Senior setter Lyndie Haddock-Eppich was also an All-WCC first-team player, as well as junior outside hitter McKenna Miller — even after missing the final four matches of the regular season with an anterior cruciate ligament injury.

“A strength of our team is that we deal with adversity well, and we deal with whatever is thrown at us,” Jones-Perry said. “We just focus on what we want to do with the cards we are given. Our team does a good job of managing and refocusing on what we want to do.”

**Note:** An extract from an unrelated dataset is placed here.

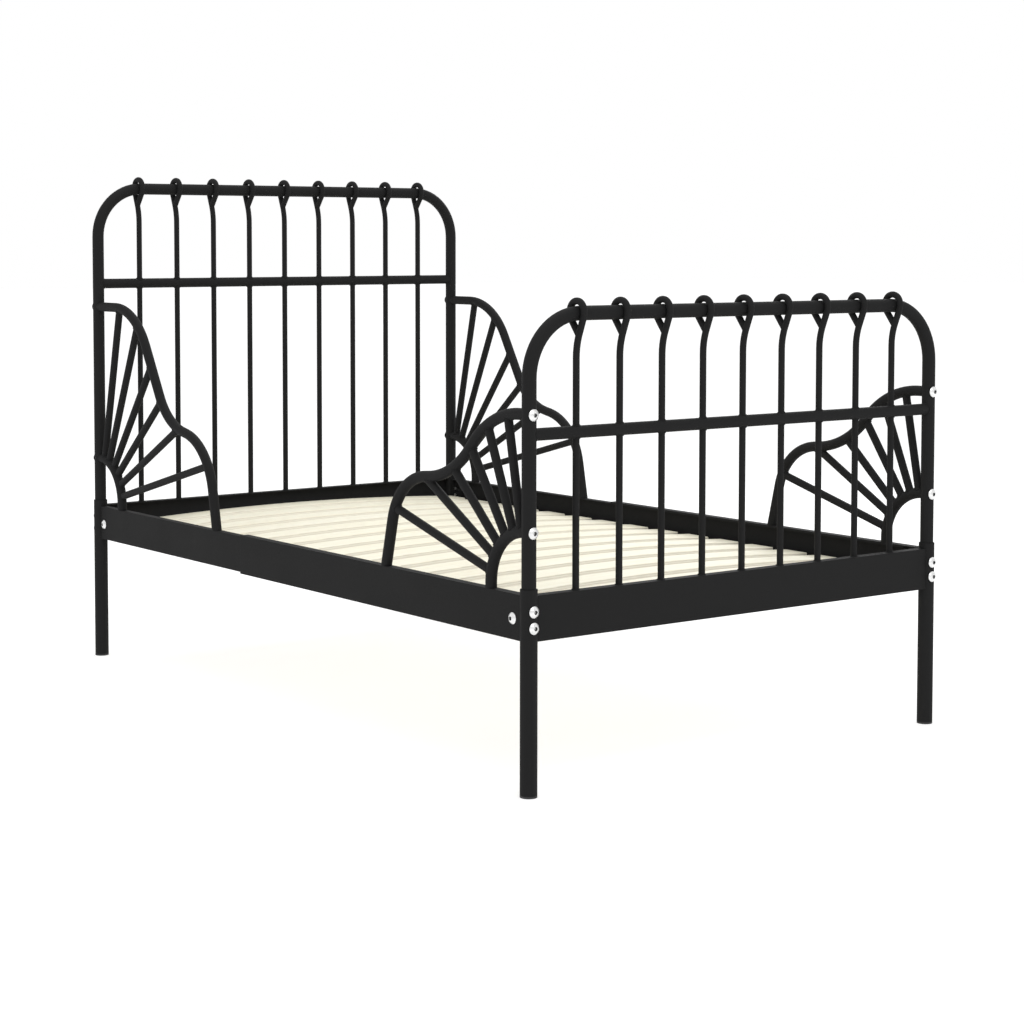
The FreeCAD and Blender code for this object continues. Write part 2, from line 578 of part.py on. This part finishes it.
def make_slat(number):
    """One crowned slat, padded from its curved side profile."""
    name = "slat_%02d" % number
    body = doc.addObject("PartDesign::Body", name + "_body")
    plane = next(f for f in body.Origin.OriginFeatures if f.Role == "XZ_Plane")
    profile = body.newObject("Sketcher::SketchObject", name + "_profile")
    profile.AttachmentSupport = [(plane, "")]
    profile.MapMode = "FlatFace"
    half, rise = value_of("slat_length") / 2, value_of("slat_crown")
    for base in (0, value_of("slat_thick")):
        profile.addGeometry(Part.Arc(V(-half, base, 0), V(0, base + rise, 0), V(half, base, 0)), False)
    for x in (-half, half):
        profile.addGeometry(Part.LineSegment(V(x, 0, 0), V(x, value_of("slat_thick"), 0)), False)

    def constrain(formula, *arguments):
        index = profile.addConstraint(Sketcher.Constraint(*arguments))
        if formula:
            profile.setExpression("Constraints[%d]" % index, formula)

    # an arc drawn over the top keeps its start at the right hand end
    for arc, corner in ((0, 1), (1, 2)):
        constrain("", "Coincident", arc, 1, 3, corner)
        constrain("", "Coincident", arc, 2, 2, corner)
    constrain("dims.slat_length / 2", "DistanceX", -1, 1, 3, 1, half)
    constrain("dims.slat_length / 2", "DistanceX", 2, 1, -1, 1, half)
    constrain("", "PointOnObject", 3, 1, -1)
    constrain("", "PointOnObject", 2, 1, -1)
    constrain("", "Vertical", 2)
    constrain("", "Vertical", 3)
    constrain("dims.slat_thick", "DistanceY", 3, 1, 3, 2, value_of("slat_thick"))
    constrain("dims.slat_thick", "DistanceY", 2, 1, 2, 2, value_of("slat_thick"))
    for arc in (0, 1):
        constrain("dims.slat_arc_r", "Radius", arc, value_of("slat_arc_r"))
    pad = body.newObject("PartDesign::Pad", name + "_pad")
    pad.Profile = profile
    pad.Midplane = True
    bind(pad, Length="dims.slat_width")
    doc.recompute()
    long_edges = ["Edge%d" % (i + 1) for i, edge in enumerate(pad.Shape.Edges) if edge.Length > half]
    rounding = body.newObject("PartDesign::Fillet", name + "_rounding")
    rounding.Base = (pad, long_edges)
    bind(rounding, Radius="dims.slat_round")
    body.Tip = rounding
    offset = number - (SLAT_COUNT + 1) / 2
    node(place(body, "0", "%g * dims.slat_pitch" % offset, "dims.slat_z"), name)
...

The next task is Stony Brook, a contender in its own right. The Seawolves (21-8) are making their second-ever NCAA Tournament appearance after a 17-25, 25-14, 25-18, 21-25, 15-8 win over Albany in the American East title match. McKyla Brooks and Maria Poole average 2.98 and 2.44 kills per set, respectively, to lead Stony Brook to 17 wins in a row, and coach Kristin Belzung’s team won’t back down.

“BYU is a phenomenal program with a storied history,” said the second-year head coach, who spent four seasons at Wyoming prior to moving to New York. “We are excited for a trip to Provo to get to compete against one of the best teams in the country. Our group is ready to take on the challenge.”